Motivi della decisione
I. – Col primo motivo la ricorrente, premesso che l’impugnata sentenza aveva annullato la cartella di pagamento per erroneità della determinazione della base imponibile e dell’ imposta, vale a dire per vizi attinenti alla liquidazione e non alla riscossione, denunzia la violazione dell’art. 19, 3° co., del d.lgs. n. 546 del 1992 in relazione all’art. 360, n. 3 c.p.c., dal momento che la cartella facente seguito a un avviso non impugnato si esaurisce in una intimazione di pagamento che non integra l’atto positivo, con la conseguenza che detta cartella e impugnabile solo per vizi propri del procedimento di riscossione.
Col secondo motivo denunzia, invece, il difetto di motivazione della sentenza, ai sensi dell’art. 360 n. 5, c.p.c., per avere la commissione regionale esaminato il profilo di merito in verità precluso dalla definitività dell’atto impositivo a monte della cartella col terzo motivo, infine, denunzia la violazione dell’art. 43 del d.p.r. n. 131 del 1986, nonché degli artt. 1 e 8 della tariffa, affermando che l’applicazione dell’imposta fissa di registro, prevista per i provvedimenti ablatori, non potevasi estendere alle definizioni giudiziarie delle controversie derivanti dall’opposizione alla stima, dovendosi in tal caso fare applicazione dell’imposta proporzionale sulla maggiore indennità di espropriazione e sul risarcimento dei danni.
II. – Il ricorso è inammissibile per la ragione che segue.
Dalla sentenza chiaramente risulta che, in primo grado, la cartella era stata annullata in adesione a entrambe le ragioni di doglianza sollevate dalla contribuente: (a) per difetto di motivazione e (b) per erronea applicazione dell’ imposta.
La decisione era stata in speculare senso appellata dall’agenzia delle entrate.
La commissione tributaria regionale, rigettando l’appello, ha confermato la decisione di primo grado sotto tutti i profili fatti oggetto di doglianza, conformemente alla natura sostitutiva della sentenza.

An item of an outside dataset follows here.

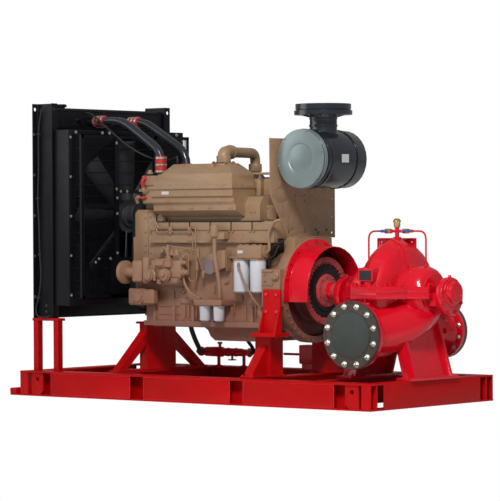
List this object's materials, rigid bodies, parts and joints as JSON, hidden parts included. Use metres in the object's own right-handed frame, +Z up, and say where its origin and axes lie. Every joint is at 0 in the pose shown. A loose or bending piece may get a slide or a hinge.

Cosa che del resto si evince dal fatto che, dopo aver espressamente esaminato la questione afferente le dedotte modalità di tassazione, il giudice di secondo grado ha concluso nel senso che “la cartella esattoriale è dunque errata anche in ordine alla base imponibile e all’imposta”. In siffatta prospettiva la sentenza d’appello, pur avendo menzionato la formulazione del gravame in ordine alla questione della carente motivazione della cartella (aggiuntivo vizio proprio dell’atto, ritenuto dal giudice di primo grado), non ha contraddetto la decisione della commissione provinciale interamente favorevole alla contribuente. E l’uso dell’avverbio “anche” nella parte motiva della sentenza d’appello si palesa indicativo della implicita condivisione della intera ratio della sentenza di primo grado, sotto entrambi i profili da questa evinti.

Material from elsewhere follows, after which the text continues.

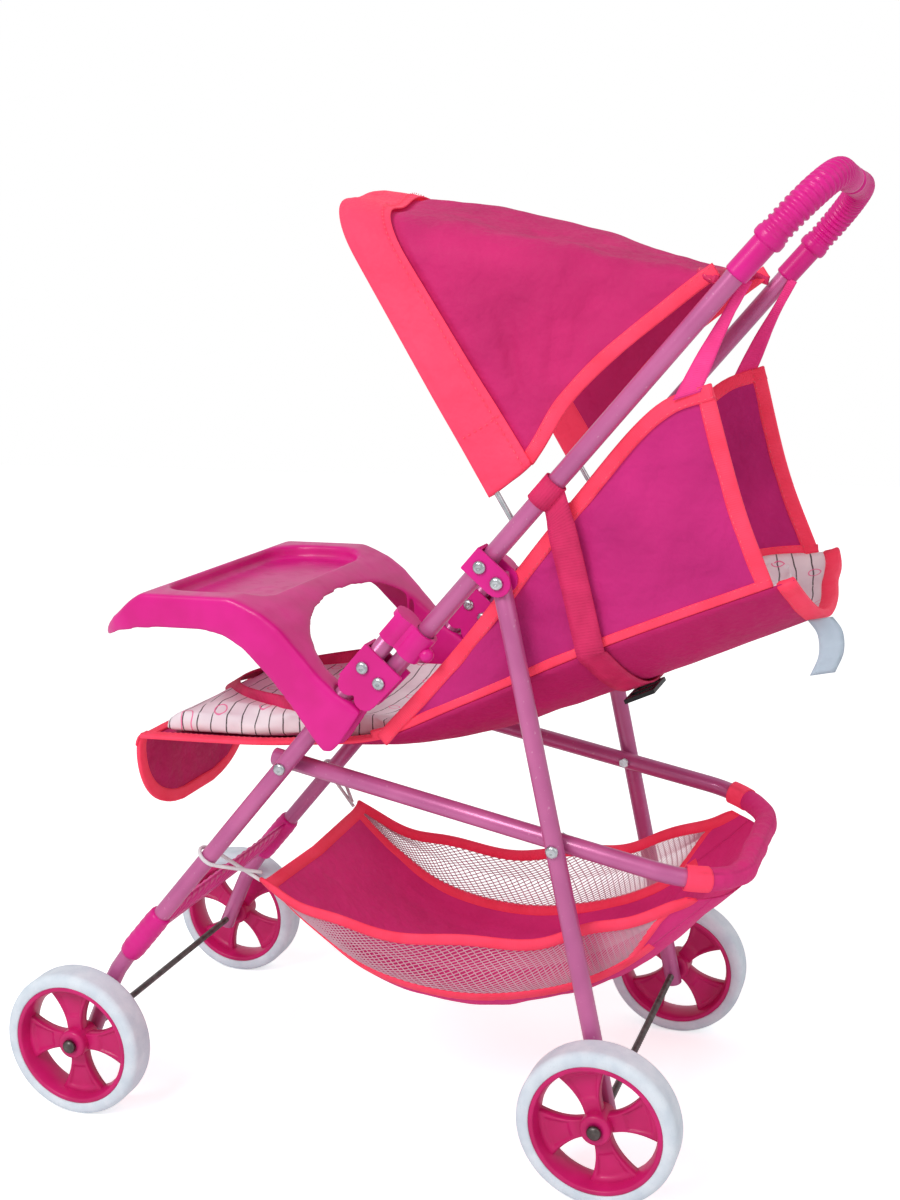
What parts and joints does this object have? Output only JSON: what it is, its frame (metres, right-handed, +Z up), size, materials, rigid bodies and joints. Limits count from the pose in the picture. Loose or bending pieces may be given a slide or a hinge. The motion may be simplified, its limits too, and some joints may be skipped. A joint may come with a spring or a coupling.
{
  "type": "doll stroller",
  "caption": "Folding doll stroller: a steel tube frame with a sling seat, moulded tray, canopy on a wire bow, slung basket and wheels with spokes.",
  "frame": {"origin": "on the floor, at the middle of the stroller's box", "axes": "+X to the stroller's left side, -Y the way it faces, +Y to the handle, +Z up"},
  "size_m": [0.2348, 0.4684, 0.5314],
  "materials": {
    "paint": "smooth pink powder coat, slightly glossy",
    "hot_pink_plastic": "glossy moulded plastic",
    "wheel_plastic": "semi-gloss moulded plastic",
    "tyre_foam": "matt white foam rubber",
    "steel": "zinc-plated steel",
    "cloth": "thin woven polyester with coral binding",
    "lining": "soft printed lining",
    "webbing": "ribbed polyester webbing",
    "elastic": "round braided elastic",
    "label": "plain satin tape, blank",
    "buckle": "black moulded plastic"
  },
  "bodies": {
    "handle_frame": {"handle_tube": "paint", "grip_left": "hot_pink_plastic", "grip_right": "hot_pink_plastic", "pivot_bracket_left": "hot_pink_plastic", "pivot_bracket_right": "hot_pink_plastic", "plate_rivet_left": "steel", "plate_rivet_right": "steel", "canopy": "cloth", "side_panel_left": "cloth", "side_panel_right": "cloth", "seat_bottom": "cloth", "seat_pad": "lining", "recline_strap": "webbing", "strap_buckle": "buckle", "hanging_strap_left": "webbing", "hanging_strap_right": "webbing", "lap_strap": "webbing", "care_tag": "label"},
    "front_frame": {"front_leg_left": "paint", "front_leg_right": "paint", "hinge_bracket_left": "hot_pink_plastic", "hinge_bracket_right": "hot_pink_plastic", "leg_rivet_left": "steel", "leg_rivet_right": "steel", "fold_pivot_rivet_left": "steel", "fold_pivot_rivet_right": "steel", "front_link_rivet_left": "steel", "front_link_rivet_right": "steel", "tray": "hot_pink_plastic", "footrest": "hot_pink_plastic", "front_axle": "steel", "front_flap": "cloth", "elastic_tie_left": "elastic", "elastic_tie_right": "elastic"},
    "rear_legs": {"rear_leg_left": "paint", "rear_leg_right": "paint", "rear_pivot_rivet_left": "steel", "rear_pivot_rivet_right": "steel", "rear_link_stud_left": "steel", "rear_link_stud_right": "steel", "rear_axle": "steel"},
    "lower_frame": {"lower_frame": "paint", "rear_link_nut_left": "steel", "rear_link_nut_right": "steel", "basket": "cloth"},
    "lock_left": {"lock_clip_left": "hot_pink_plastic"},
    "lock_right": {"lock_clip_right": "hot_pink_plastic"},
    "canopy_bow": {"canopy_bow": "steel"},
    "front_wheel_left": {"front_wheel_left": "wheel_plastic", "front_tyre_left": "tyre_foam"},
    "front_wheel_right": {"front_wheel_right": "wheel_plastic", "front_tyre_right": "tyre_foam"},
    "rear_wheel_left": {"rear_wheel_left": "wheel_plastic", "rear_tyre_left": "tyre_foam"},
    "rear_wheel_right": {"rear_wheel_right": "wheel_plastic", "rear_tyre_right": "tyre_foam"}
  },
  "joints": [
    {"name": "fold", "type": "hinge", "parent": "handle_frame", "child": "front_frame", "pos_m": [0, 0.00178, 0.27], "axis": [1, 0, 0], "range_deg": [0, 150], "deforming": ["seat_bottom", "seat_pad", "side_panel_left", "side_panel_right", "lap_strap", "recline_strap", "strap_buckle", "front_flap", "elastic_tie_left", "elastic_tie_right", "basket", "care_tag"]},
    {"name": "rear_legs_fold", "type": "hinge", "parent": "handle_frame", "child": "rear_legs", "pos_m": [0, 0.0676, 0.32663], "axis": [1, 0, 0], "range_deg": [0, 108]},
    {"name": "lower_frame_fold", "type": "hinge", "parent": "front_frame", "child": "lower_frame", "pos_m": [0, -0.05902, 0.21696], "axis": [1, 0, 0], "range_deg": [-94.2, 0]},
    {"name": "lock_slide_left", "type": "slide", "parent": "handle_frame", "child": "lock_left", "axis": [0, 0.6607, 0.7507], "range_m": [0, 0.022]},
    {"name": "lock_slide_right", "type": "slide", "parent": "handle_frame", "child": "lock_right", "axis": [0, 0.6607, 0.7507], "range_m": [0, 0.022]},
    {"name": "canopy_swing", "type": "hinge", "parent": "handle_frame", "child": "canopy_bow", "pos_m": [0, 0.07445, 0.35258], "axis": [-1, 0, 0], "range_deg": [0, 60], "deforming": ["canopy"]},
    {"name": "front_wheel_roll_left", "type": "hinge", "parent": "front_frame", "child": "front_wheel_left", "pos_m": [0.1045, -0.19072, 0.0435], "axis": [1, 0, 0], "continuous": true},
    {"name": "front_wheel_roll_right", "type": "hinge", "parent": "front_frame", "child": "front_wheel_right", "pos_m": [-0.1045, -0.19072, 0.0435], "axis": [1, 0, 0], "continuous": true},
    {"name": "rear_wheel_roll_left", "type": "hinge", "parent": "rear_legs", "child": "rear_wheel_left", "pos_m": [0.1045, 0.12378, 0.0435], "axis": [1, 0, 0], "continuous": true},
    {"name": "rear_wheel_roll_right", "type": "hinge", "parent": "rear_legs", "child": "rear_wheel_right", "pos_m": [-0.1045, 0.12378, 0.0435], "axis": [1, 0, 0], "continuous": true}
  ],
  "couplings": [
    {"joint": "rear_legs_fold", "follows": "fold", "ratio": 0.718},
    {"joint": "lower_frame_fold", "follows": "fold", "ratio": -0.627}
  ]
}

III. – Conseguentemente la sentenza andava impugnata per cassazione su tutti i punti.
Viceversa nessuno dei tre motivi attinge la suddetta concorrente ratio decidendi circa il difetto di motivazione della cartella.
Il ricorso devesi pertanto dichiarare inammissibile. Spese alla soccombenza.
P.Q.M.
Dichiara l’inammissibilità del ricorso e condanna la ricorrente alle spese processuali, che liquida in euro 2.200,00 per compensi ed euro 200,00 per esborsi, accessori di legge.